▶ Supplied data:
>> start

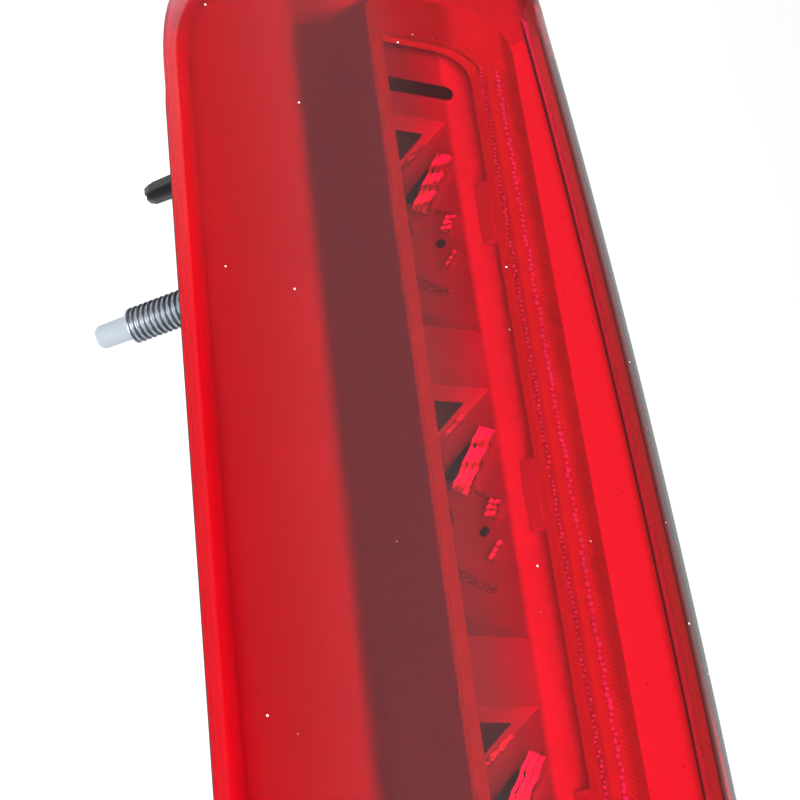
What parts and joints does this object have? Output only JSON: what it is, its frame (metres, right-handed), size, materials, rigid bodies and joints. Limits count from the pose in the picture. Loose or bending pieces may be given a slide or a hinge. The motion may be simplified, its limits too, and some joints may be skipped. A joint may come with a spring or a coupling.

>> end
>> start

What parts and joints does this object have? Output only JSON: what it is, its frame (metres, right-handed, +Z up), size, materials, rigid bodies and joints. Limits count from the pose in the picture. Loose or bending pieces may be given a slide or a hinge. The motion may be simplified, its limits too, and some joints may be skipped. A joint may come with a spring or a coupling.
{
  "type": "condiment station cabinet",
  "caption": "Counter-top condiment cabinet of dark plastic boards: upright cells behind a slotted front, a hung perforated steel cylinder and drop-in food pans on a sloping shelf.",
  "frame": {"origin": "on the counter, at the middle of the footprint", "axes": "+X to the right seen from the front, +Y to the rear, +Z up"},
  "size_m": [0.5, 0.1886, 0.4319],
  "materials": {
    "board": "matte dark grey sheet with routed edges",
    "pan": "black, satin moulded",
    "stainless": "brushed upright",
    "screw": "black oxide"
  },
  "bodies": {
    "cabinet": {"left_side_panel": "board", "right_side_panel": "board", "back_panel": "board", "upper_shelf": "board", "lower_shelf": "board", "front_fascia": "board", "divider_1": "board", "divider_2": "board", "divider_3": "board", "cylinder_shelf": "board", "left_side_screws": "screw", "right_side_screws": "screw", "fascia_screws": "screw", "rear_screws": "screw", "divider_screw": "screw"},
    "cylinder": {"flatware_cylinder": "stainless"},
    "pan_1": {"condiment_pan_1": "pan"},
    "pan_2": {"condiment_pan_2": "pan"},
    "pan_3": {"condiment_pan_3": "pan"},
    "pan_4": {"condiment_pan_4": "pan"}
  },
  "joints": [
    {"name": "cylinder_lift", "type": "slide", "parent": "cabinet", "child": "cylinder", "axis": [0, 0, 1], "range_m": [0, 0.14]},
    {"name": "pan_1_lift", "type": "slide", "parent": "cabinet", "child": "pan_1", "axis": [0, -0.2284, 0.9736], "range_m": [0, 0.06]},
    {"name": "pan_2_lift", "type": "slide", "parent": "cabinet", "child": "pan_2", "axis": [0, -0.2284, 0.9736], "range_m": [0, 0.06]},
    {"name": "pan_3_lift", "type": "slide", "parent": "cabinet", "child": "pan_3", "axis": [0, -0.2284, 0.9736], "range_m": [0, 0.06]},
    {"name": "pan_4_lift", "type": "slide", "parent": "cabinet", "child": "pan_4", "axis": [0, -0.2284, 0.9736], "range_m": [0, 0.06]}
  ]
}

>> end

▶ Instructions for the task: In the data above, count the lines where the word "some" appears; reply with the number only.

▶ Full response: 2